This last week we have been doing compass work, angles, degrees etc in maths. We did various measurements and one time we measured one degree to the right and looked at how it is such a minute change at the beginning but after 20 cm, there was a 6mm difference in direction. After 30 cm, there was a 1 cm difference in direction. After 1m, there was over 2cm difference. We inferred that even though you could dismiss a one degree difference at the beginning as not being significant enough to concern you, after a distance, you would be quite distant from where you were meant to be.
The same applies with our values in parenting. Earlier on, in the heat of the moment, being constantly tired and with the stress of littlies, it is easy to let the small things go. An occasional lie. A wrong attitude. Not obeying first time. But over time, that small thing becomes a huge variance and requires a major adjustment back to your core values. Let me encourage those parents with toddlers and pre-schoolers. It is far easier at that stage to put the time and effort in to change your child’s attitude and behaviour than the teen years.
I can remember being on holiday in Queensland one year. We set out for a walk on the first morning and placed a hat on the toddler’s head. Before we had even gone 10 metres, the toddler had pulled their hat off 6 times. We would stop and we just kept saying ‘you can’t go out in the sun without wearing a hat’ and we then would place the hat back on their head. It was oh so tempting to just toss the hat under the pram and forget about it. I can remember thinking that I didn’t want it to ruin our holiday. I just craved some peace right at that moment. In my head I was struggling with the thoughts of “we need to teach this toddler this lesson versus I just want a peaceful walk and our family has enough issues to deal with without arguing about a damn hat versus is there something wrong with our parenting style and discipline because our child won’t obey us the first time versus I don’t see anyone else having this issue so what’s wrong with me, it must be we need to parent differently”. After those first ten minutes of frustration, the child ended up keeping their hat on. From then on there were no more struggles with hats. Those frustrating 10 minutes at the beginning on the holiday were worth it. (On a side note, that particular child a few years later needed Vitamin D capsules as they weren’t getting enough sun to their skin as whenever they were outside, they slathered themselves with sunscreen and always wore a hat!!)
It is hard when you are tired to keep consistent. Please don’t give up. Keep going. You will thank yourself one day in a decade’s time.
How are you going with your date nights with your spouse? Are they consistent? When was the last time you reviewed how your relationships were going with your spouse and children? What about your family values? Do you even have any written down? Are you still keeping to them? Is it time to review them as a family and set some others?

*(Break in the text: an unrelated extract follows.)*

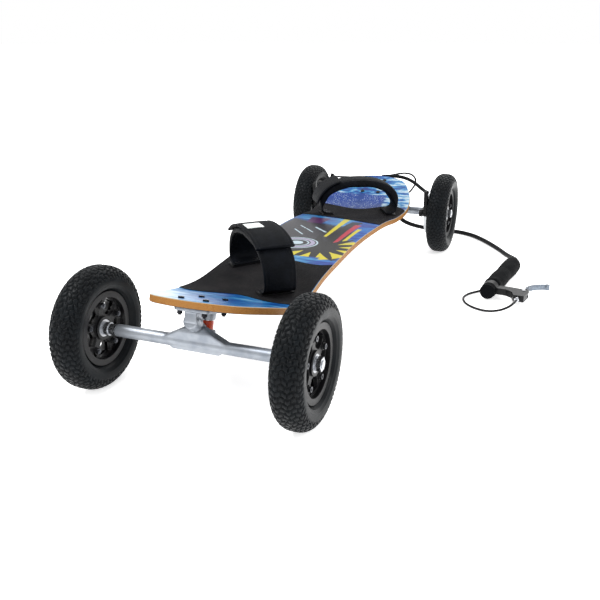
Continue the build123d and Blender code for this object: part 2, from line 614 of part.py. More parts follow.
body = Polygon((CLAMP_START, 9), (CLAMP_START + CLAMP_LENGTH, 9), (35, 40), (36, 78), (24, 82),
               (-10, 79), (-12, 58), (6, 50), (CLAMP_START, 36), align=None)
body = extrude(body, BODY_THICKNESS / 2, both=True)
slot_gap = LEVER_THICKNESS + 2 * 0.35
body -= Pos(36, 74, 0) * Box(44.0, 36.0, slot_gap)
body = flat * body
body += bar * Pos(0, 0, CLAMP_START) * rod(CLAMP_R, CLAMP_LENGTH)
body -= bar * rod(TUBE_R, 60.0)
adjuster_b = 67.0
adjuster_line = Plane(origin=handle_point(0, adjuster_b, GRIP_R), z_dir=-axis_dir)
body -= adjuster_line * Pos(0, 0, 2.0) * rod(3.0, 30.0)
pivot_line = Plane(origin=handle_point(*LEVER_PIVOT, GRIP_R), z_dir=(0, 0, 1))
body -= pivot_line * Pos(0, 0, -20) * rod(LEVER_PIN_R, 40)
save("lever_clamp", body)
pin = Pos(0, 0, -BODY_THICKNESS / 2 - 1.5) * rod(LEVER_PIN_R, BODY_THICKNESS + 3.0)
pin += Pos(0, 0, BODY_THICKNESS / 2) * rod(4.2, 1.5)
pin += Pos(0, 0, -BODY_THICKNESS / 2 - 1.5) * rod(4.2, 1.5)
save("lever_pivot", pivot_line * pin)

blade_line = Spline((44, 72), (62, 73), (79, 84), (92, 106))
blade = trace(blade_line, BLADE_THICKNESS)
blade += Pos(92, 106) * Circle(5.0)
blade = extrude(blade, BLADE_WIDTH / 2, both=True)
root = Pos(*LEVER_PIVOT) * Circle(8.0)
root += Polygon((LEVER_PIVOT[0], 62.5), (54, 69), (54, 77), (LEVER_PIVOT[0], 77.5), align=None)
blade += extrude(root, LEVER_THICKNESS / 2, both=True)
blade -= Pos(*LEVER_PIVOT) * Cylinder(LEVER_PIN_R + RUNNING, 60.0)
blade -= Pos(32, 74, 0) * (Box(20, 40, 40) - Box(20, 40, LEVER_THICKNESS))
save("brake_lever", flat * blade)

adjuster = Pos(0, 0, 2.0) * rod(3.0, 10.0)
adjuster += Pos(0, 0, 12.0) * rod(5.0, 8.0)
adjuster += Pos(0, 0, 20.0) * rod(3.6, 6.0)
adjuster_end = 26.0
save("barrel_adjuster", adjuster_line * adjuster)


# ---- cords ----
def cord(name, points, diameter):
    """A round cord along straight runs joined by arcs as large as the runs allow."""
    spots = [Vector(*p) for p in points]
    radii = []
    for before, here, after in zip(spots, spots[1:], spots[2:]):
        turn = (here - before).get_angle(after - here)
        run = min((here - before).length, (after - here).length)
        radii.append(0.45 * run / math.tan(math.radians(turn) / 2))
    path = FilletPolyline(*spots, radius=radii)
    section = Plane(origin=path @ 0, z_dir=path % 0) * Circle(diameter / 2)
    solid = sweep(section, path=path)
    ideal = math.pi * diameter ** 2 / 4 * path.length
    runs = [round((b - a).length) for a, b in zip(spots, spots[1:])]
    print(name, "length", round(path.length, 1), "volume ratio",
          round(solid.volume / ideal, 4))
    print("  radii", [round(r) for r in radii], "runs", runs)
    save(name, solid)


def grounded(points):
    """Points whose height is given above the ground."""
    return [(x, y, GROUND + height) for x, y, height in points]


leash_exit = (38.0, 500.0, 153.0)
leash_end = handle_point(GRIP_END, 0.0, GRIP_R)
leash_points = grounded([leash_exit, (38, 516.5, 149.5), (38, 531, 139.5), (39, 541, 122),
                         (41, 546, 100), (44, 551, 76), (52, 562, 53), (74, 587, 35.5), (103, 621, 21),
                         (143, 655, 9), (190, 668, 6.5), (234, 648, 6.2), (266, 615, 6.0),
                         (296, 574, 6.0), (326, 527, 6.0), (350, 480, 7), (369, 438, 13)])
leash_points += [handle_point(GRIP_END + 34.0, 0.0, GRIP_R), leash_end]
cord("leash", leash_points, LEASH_D)

clip_dir = (Vector(leash_points[1]) - Vector(leash_points[0])).normalized()
clip_plane = Plane(origin=grounded([leash_exit])[0], z_dir=clip_dir)
clip = clip_plane * Pos(0, 0, -14.0) * tube(LEASH_D / 2 + 2.0, LEASH_D / 2 - 1.0, 14.0)
clip += clip_plane * Pos(0, 0, -14.0) * tube(LEASH_D / 2 + 2.0, LEASH_D / 2 - 3.0, 4.0)
tab = truck_plane * Pos(leash_exit[0], 24.0, -6.0) * Box(12.0, 13.0, 12.0)
clip += tab - clip_plane * Pos(0, 0, -40.0) * rod(LEASH_D / 2, 80.0)
clip -= deck_slab(0.0, DECK_THICKNESS, 140.0)
save("leash_clip", clip)

loop_start = handle_point(-adjuster_end, adjuster_b, GRIP_R)
loop_points = [loop_start, handle_point(-41, adjuster_b, GRIP_R), handle_point(-55, 61, 15),
               handle_point(-67, 45, 8), handle_point(-72, 20, 3.5),
               handle_point(-63, -10, 3), handle_point(-45, -33, 3), handle_point(-18, -47, 3),
               handle_point(10, -46, 3), handle_point(31, -37, 3)]
loop_points += [cable_from, cable_in]
cord("cable_loop", loop_points, CABLE_D)

cross_points = [(-ARM_FACE, 556, 18), (-124, 556, 18), (-103, 558.5, 18.6), (-79, 562.5, 17.5),
                (-52, 566, 17), (-23, 568, 20), (7, 567.5, 27), (35, 566, 35), (60, 563, 40),
                (80, 560, 36.5), (91, 554, 23), (87, 547, 6), (76, 541, -8)]
cord("cross_cable", cross_points, CABLE_D)
sleeve_x = ARM_FACE + ARM_THICKNESS / 2
sleeve_points = [(sleeve_x, 426, 19), (146.2, 442, 17), (141, 457.5, 14.5), (132, 471, 14),
                 (121, 484, 17), (107.5, 495.5, 23), (91, 506, 30), (72, 515, 35),
                 (50, 521.5, 37), (27, 525.5, 36), (4, 527, 33)]
cord("brake_sleeve", sleeve_points, SLEEVE_D)
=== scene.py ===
import math

import bmesh
import bpy
import numpy as np
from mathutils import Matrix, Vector


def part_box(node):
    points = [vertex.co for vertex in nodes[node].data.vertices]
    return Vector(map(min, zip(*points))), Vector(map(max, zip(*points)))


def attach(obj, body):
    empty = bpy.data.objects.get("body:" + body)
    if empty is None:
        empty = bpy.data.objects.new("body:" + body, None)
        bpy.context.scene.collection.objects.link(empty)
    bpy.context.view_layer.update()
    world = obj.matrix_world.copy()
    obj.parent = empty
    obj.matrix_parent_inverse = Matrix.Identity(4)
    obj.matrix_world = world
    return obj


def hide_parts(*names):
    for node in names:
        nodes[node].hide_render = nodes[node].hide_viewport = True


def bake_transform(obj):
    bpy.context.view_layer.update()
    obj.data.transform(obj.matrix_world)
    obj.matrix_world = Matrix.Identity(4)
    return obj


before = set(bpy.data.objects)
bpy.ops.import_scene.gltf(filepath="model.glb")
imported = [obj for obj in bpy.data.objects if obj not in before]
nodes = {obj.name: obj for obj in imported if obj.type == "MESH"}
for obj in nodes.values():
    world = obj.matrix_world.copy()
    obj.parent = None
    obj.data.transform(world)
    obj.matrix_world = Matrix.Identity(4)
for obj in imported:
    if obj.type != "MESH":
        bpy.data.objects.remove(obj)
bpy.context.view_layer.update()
MM = 0.001

# ---- the studio ----
# Three soft lights round a seamless white floor, which glows a little and so hides its edge.
# The camera stands low at the nose on the rider's left, about a metre and a half away.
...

I have found that it is the little one degree things that cause you to get off course. Lately we have had heaps of stuff happening in our family and extended family and we are tired and time poor. It is so easy to just sit down and let the kids flick on the tv and watch Master chef. Nothing wrong per say with that except that we have a principle of no tv during the week. We encourage reading and card games and board games instead. We were finding that our family time had eroded to watching a movie together. Not bad in itself but not what we were wanting for our family. We need to do a course correction before we keep heading further away from our values and desires for our family.
This year I have been mentoring six different ladies in various capacities. Not bad in itself except the time factor. I didn’t give up enough other things in my schedule to make room for it. Therefore something else makes way for it, especially my blogging. Other things I used to hold dear to I no longer have time for. Another course correction coming up.
I find that holidays are a great time when hubby and I can mull over how we are going as a family and our compass direction and if we are straying off course. Due to not having holidays for two years due to lack of finances, we haven’t consistently set time aside for this as we usually have this as a holiday tradition. Another course correction.
How are you going with staying on course? Are there little, or big, things that are taking your family, as a whole or individuals within the family, off course?